Even when you think you are doing something completely innocuous, infertility and/or pregnancy loss sneaks up and bites you in the butt. These unpleasant stings typically come in the form of questions posed by the outside world.
While walking my two precious pups, I met an older neighbor on the road. She told me how much she loved Yorkies, how many Yorkies she has had, etc. Then, suddenly, she looked at me and boldly asked, "Do you have children?" "No, not yet," I was able to choke out. She then proceeded to inform me that I was smart to not have kids, that dogs are so much better. I quickly resumed my walk and ended the conversation.
I know that before we found ourselves here, I too asked insensitive questions. I am sure that I questioned people about when they wanted kids or how many kids they wanted. Now I cringe and pray that I never asked someone who was mired in infertility or who had just found out that a pregnancy was not to be.
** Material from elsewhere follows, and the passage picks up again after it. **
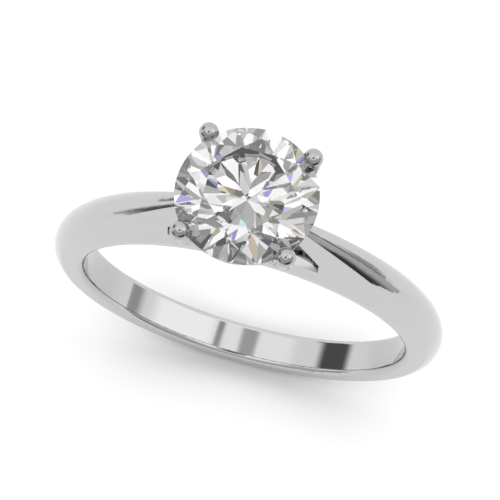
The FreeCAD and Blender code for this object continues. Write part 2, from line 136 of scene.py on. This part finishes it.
def paper_disc(name, radius, hole=0.0):
    """A flat disc of paper at the ring's lowest point, with a round hole if one is given."""
    mesh = bpy.data.meshes.new(name)
    bm = bmesh.new()
    rim = bmesh.ops.create_circle(bm, radius=radius, segments=96, cap_ends=hole == 0.0)["verts"]
    if hole:
        inner = bmesh.ops.create_circle(bm, radius=hole, segments=96)["verts"]
        edges = [edge for edge in bm.edges if edge.verts[0] in rim or edge.verts[0] in inner]
        bmesh.ops.bridge_loops(bm, edges=edges)
    bmesh.ops.translate(bm, verts=bm.verts, vec=(0, 0, lowest))
    bmesh.ops.recalc_face_normals(bm, faces=bm.faces)
    bm.to_mesh(mesh)
    bm.free()
    mesh.materials.append(paper)
    disc = bpy.data.objects.new(name, mesh)
    bpy.context.scene.collection.objects.link(disc)
    return disc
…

When I step back, I realize that the questioners I encounter mean no harm...they believe they are asking innocent questions, simply expressing interest in mine and A's life. The hard part, though, is answering the questions.
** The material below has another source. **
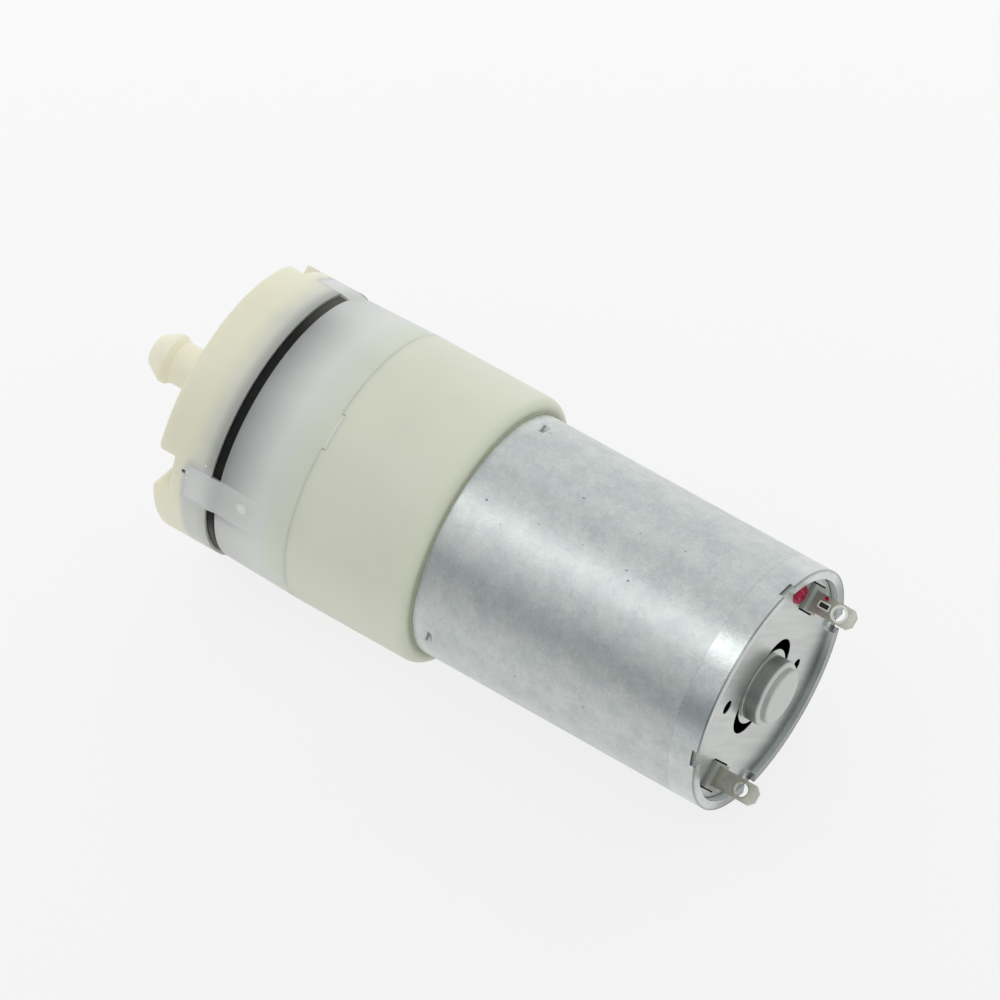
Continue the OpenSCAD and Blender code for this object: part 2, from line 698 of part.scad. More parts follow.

"Do you have kids?" I hate answering that question. No, I don't have children, but yes, I have carried three little lives for a short period of time.
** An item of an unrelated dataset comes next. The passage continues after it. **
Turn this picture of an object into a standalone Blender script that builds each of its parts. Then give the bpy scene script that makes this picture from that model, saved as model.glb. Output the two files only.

"When are you guys going to have kids?" It seems a bit like over-sharing to say "as soon as my medical team can figure out a way to make it stick."
Sometimes I just want to be extremely honest, but I know that would make the questioner feel bad and wouldn't really solve any of my problems. So, for now, I continue to say that no, we don't have kids, and yes, we hope to have kids soon. Hopefully those answers will be changing for all of us soon!